How do you solve an absolute value equation like |x| = 5?
To solve |x| = 5, you set up two separate equations: x = 5 and x = -5. The solutions are x = 5 and x = -5.
What should you do if the absolute value equation is set equal to a negative number?
If the absolute value equation is set equal to a negative number, such as |x| = -3, there are no solutions since absolute values cannot be negative.
How can you verify the solutions of an absolute value equation?
You can verify the solutions by substituting them back into the original equation to see if both sides are equal.
What is the general form of an absolute value equation?
The general form of an absolute value equation is |expression| = k, where 'expression' can be any algebraic expression and k is a non-negative real number.
Can absolute value equations have more than two solutions?
No, absolute value equations can have zero, one, or two solutions, but not more than two, as they represent distances and can only equate to two points on a number line.
What is a common mistake when solving absolute value equations?
A common mistake is forgetting to consider both the positive and negative cases of the absolute value, leading to incomplete solutions.
How do you handle absolute value equations with additional terms, like |x + 2| = 3?

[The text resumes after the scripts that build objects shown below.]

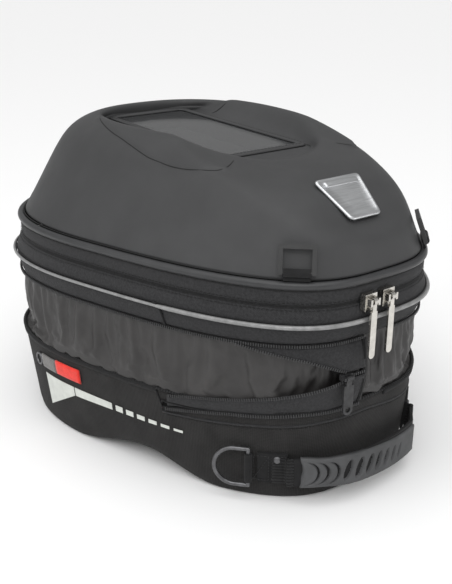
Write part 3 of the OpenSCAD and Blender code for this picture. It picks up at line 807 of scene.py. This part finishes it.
def build_gusset():
    z0, z1 = 75.4, 126.6
    count, high = 420, 28
    verts = []
    for k in range(high):
        t = k / (high - 1)
        z = z0 + (z1 - z0) * t
        for i in range(count):
            th = 360 * i / count
            o = -1.4 + 1.6 * math.sin(math.pi * t) * (1 - 0.6 * t)
            o += fold(th, t)
            verts.append(wall(th, z, o))
    faces = grid_faces(high, count, False, True)
    obj = make("gusset_cloth", verts, faces)
    drape(obj, count, high)
    co = np.array([v.co[:] for v in obj.data.vertices]) / MM
    co[:, 1] -= SEAT
    a = co.reshape(high, count, 3)
    bpy.data.objects.remove(obj)
    limit(a, z0, z1)
    inner = a - outward_grid(a) * 0.8
    obj = loft("gusset_wall", list(a) + list(inner[::-1]))
    dress(obj, "gusset")
    mod = obj.modifiers.new("fine", "SUBSURF")
    mod.levels = mod.render_levels = 1
    bpy.context.view_layer.objects.active = obj
    bpy.ops.object.modifier_apply(modifier="fine")
    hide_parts("expansion_gusset")
    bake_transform(obj)


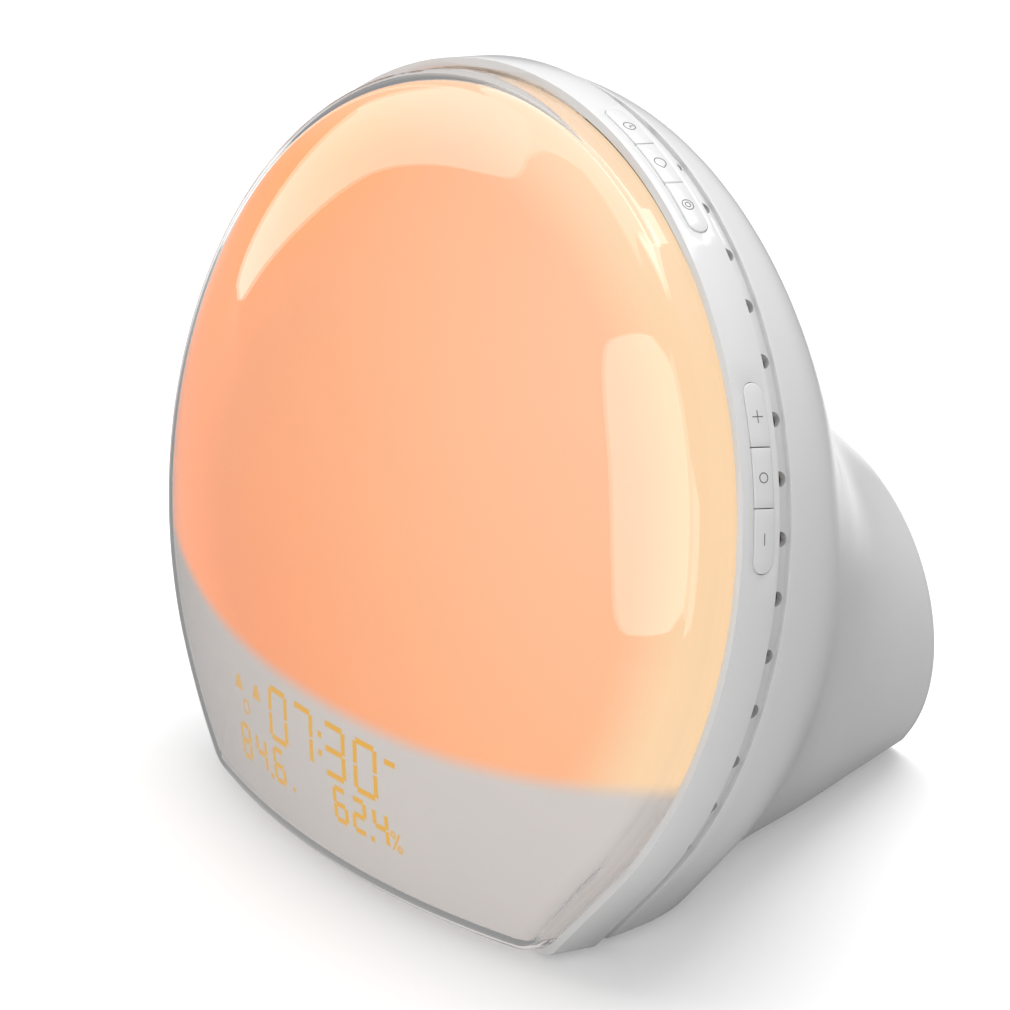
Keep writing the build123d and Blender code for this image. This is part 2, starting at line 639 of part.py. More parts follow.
def cell_tray():
    """Cup over the battery opening that holds the coin cell."""
    width, length, _ = DOOR
    low = BASE_Z + COVER_WALL
    high = BASE_Z + DOOR[2] + CELL_T + CELL_ROOM
    outer = extrude(Pos(0, CELL_Y, low) * Rectangle(width, length), high - low + TRAY_WALL)
    hollow = Rectangle(width - 2 * TRAY_WALL, length - 2 * TRAY_WALL)
    return outer - extrude(Pos(0, CELL_Y, low) * hollow, high - low)


def coin_cell():
    low = BASE_Z + DOOR[2] + CELL_LIFT
    return Pos(0, CELL_Y, low) * Cylinder(CELL_R, CELL_T, align=ON_TOP)


def cell_contacts():
    """Leaf spring under the tray's ceiling that bears on the cell, and a strip to its side."""
    ceiling = BASE_Z + DOOR[2] + CELL_T + CELL_ROOM
    drop = CELL_ROOM - CELL_LIFT - LEAF_T / 2
    half = CELL_R - 1
    points = [(-half, 0), (half, 0), (half, -LEAF_T), (2 - half, -LEAF_T), (1, LEAF_T - drop),
              (1, -drop), (-half, -LEAF_T)]
    side = Plane(origin=(-LEAF_W / 2, CELL_Y, ceiling), x_dir=(0, 1, 0), z_dir=(1, 0, 0))
    leaf = extrude(side * make_face(Polyline(*points, close=True)), LEAF_W)
    near, far = CELL_R + LEAF_T / 2, DOOR[0] / 2 - TRAY_WALL
    middle = BASE_Z + DOOR[2] + CELL_T / 2
    strip = Pos((near + far) / 2, CELL_Y, middle) * Box(far - near, LEAF_W, LEAF_T)
    return [leaf, strip]


def main_board():
    plate = Pos(0, BOARD_Y, BOARD_Z) * rounded_box(*BOARD[:2], BOARD[2], 2.0)
    for x, y in boss_spots():
        plate -= Pos(x, y, BOARD_Z) * Cylinder(SCREW_D / 2 + 0.2, 10)
    return plate


def board_parts():
    """Processor, radio chip, capacitors and connectors on the main board."""
    top = BOARD_Z + BOARD[2]
    chips = [(-10, 2, 12, 12, 1.4), (8, 8, 7, 7, 1.2), (10, -10, 10, 5, 6.0), (-8, -14, 14, 5, 6.0)]
    solids = [
        Pos(x, BOARD_Y + y, top) * Box(w, d, h, align=ON_TOP)
        for x, y, w, d, h in chips
    ]
    for x, y in ((-20, 4), (20, -2), (20, 6)):
        solids.append(Pos(x, BOARD_Y + y, top) * Cylinder(3, 8, align=ON_TOP))
    return solids


def screw():
    """Pan-head screw, its head's underside at the origin and its shank down."""
    head = Cylinder(SCREW_HEAD_D / 2, SCREW_HEAD_H, align=ON_TOP)
    shank = Cylinder(SCREW_D / 2 - 0.1, SCREW_SHANK, align=TOP_DOWN)
    return head + shank


def board_screws():
    return [Pos(x, y, BOARD_Z + BOARD[2]) * screw() for x, y in boss_spots()]


def rubber_feet():
    pad = Cylinder(FOOT_D / 2, BASE_Z + FOOT_SINK, align=ON_TOP)
    return [Pos(x, y, 0) * pad for x, y in FEET]


# ---------------------------------------------------------------- all nodes
def nodes():
    model = {
        "lens_cover": lens_cover(),
        "diffuser": diffuser(),
        "front_ring": front_ring(),
        "reflector": reflector(),
        "light_baffle": light_baffle(),
        "lamp_board": lamp_board(),
        "lamp_leds": lamp_leds(),
        "display_guide": display_guide(),
        "display_board": display_board(),
        "display_chips": display_chips(),
        "rear_cover": rear_cover(),
        "speaker_grille": speaker_grille(),
        "speaker_frame": speaker_frame(),
        "speaker_cone": speaker_cone(),
        "speaker_magnet": speaker_magnet(),
        "power_jack": power_jack(),
        "jack_board": jack_board(),
        "battery_door": battery_door(),
        "cell_tray": cell_tray(),
        "coin_cell": coin_cell(),
        "cell_contacts": cell_contacts(),
        "main_board": main_board(),
        "board_parts": board_parts(),
        "board_screws": board_screws(),
        "rubber_feet": rubber_feet(),
    }
    for row, angle in KEY_GROUPS.items():
        for name, cap, plunger in zip(KEY_NAMES[row], keys(angle), plungers(angle)):
            model[name] = cap
            model[name.replace("key_", "plunger_")] = plunger
        model[row + "_switches"] = switches(angle)
        model[row + "_key_board"] = key_board(angle)
        model[row + "_key_carrier"] = key_carrier(angle)
    return model


def main():
    os.makedirs("parts", exist_ok=True)
    for name, shape in nodes().items():
        if isinstance(shape, list):
            shape = Compound(children=[solid for item in shape for solid in item.solids()])
        export_step(shape, "parts/" + name + ".step")


main()
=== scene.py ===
import json
from math import cos, pi, radians, sin, sqrt, tan

import bmesh
import bpy
import numpy as np
from mathutils import Matrix, Vector

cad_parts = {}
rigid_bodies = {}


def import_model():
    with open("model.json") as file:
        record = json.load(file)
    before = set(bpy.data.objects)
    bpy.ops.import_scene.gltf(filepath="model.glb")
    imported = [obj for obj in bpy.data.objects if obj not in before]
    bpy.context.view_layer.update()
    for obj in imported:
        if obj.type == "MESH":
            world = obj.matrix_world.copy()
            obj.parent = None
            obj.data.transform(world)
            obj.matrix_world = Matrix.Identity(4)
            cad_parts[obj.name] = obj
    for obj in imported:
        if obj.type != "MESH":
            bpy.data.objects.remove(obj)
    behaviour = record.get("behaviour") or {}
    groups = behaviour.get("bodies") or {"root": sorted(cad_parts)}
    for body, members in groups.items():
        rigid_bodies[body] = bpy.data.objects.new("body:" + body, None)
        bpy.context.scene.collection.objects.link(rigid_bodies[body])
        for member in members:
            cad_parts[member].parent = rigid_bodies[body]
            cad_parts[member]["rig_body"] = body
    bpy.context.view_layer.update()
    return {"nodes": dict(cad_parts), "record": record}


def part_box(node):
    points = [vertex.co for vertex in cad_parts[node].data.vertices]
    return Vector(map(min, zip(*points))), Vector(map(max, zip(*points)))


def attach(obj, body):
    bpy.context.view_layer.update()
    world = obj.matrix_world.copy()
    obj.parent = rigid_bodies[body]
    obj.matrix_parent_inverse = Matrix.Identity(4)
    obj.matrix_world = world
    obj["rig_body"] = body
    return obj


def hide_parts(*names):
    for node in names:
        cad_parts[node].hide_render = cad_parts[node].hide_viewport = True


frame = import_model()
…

To solve |x + 2| = 3, you split it into two cases: x + 2 = 3 and x + 2 = -3. Solving these gives x = 1 and x = -5.
What strategies can help in solving absolute value inequalities?
To solve absolute value inequalities, you can break them into two separate cases based on the definition of absolute value and then graph the solutions on a number line.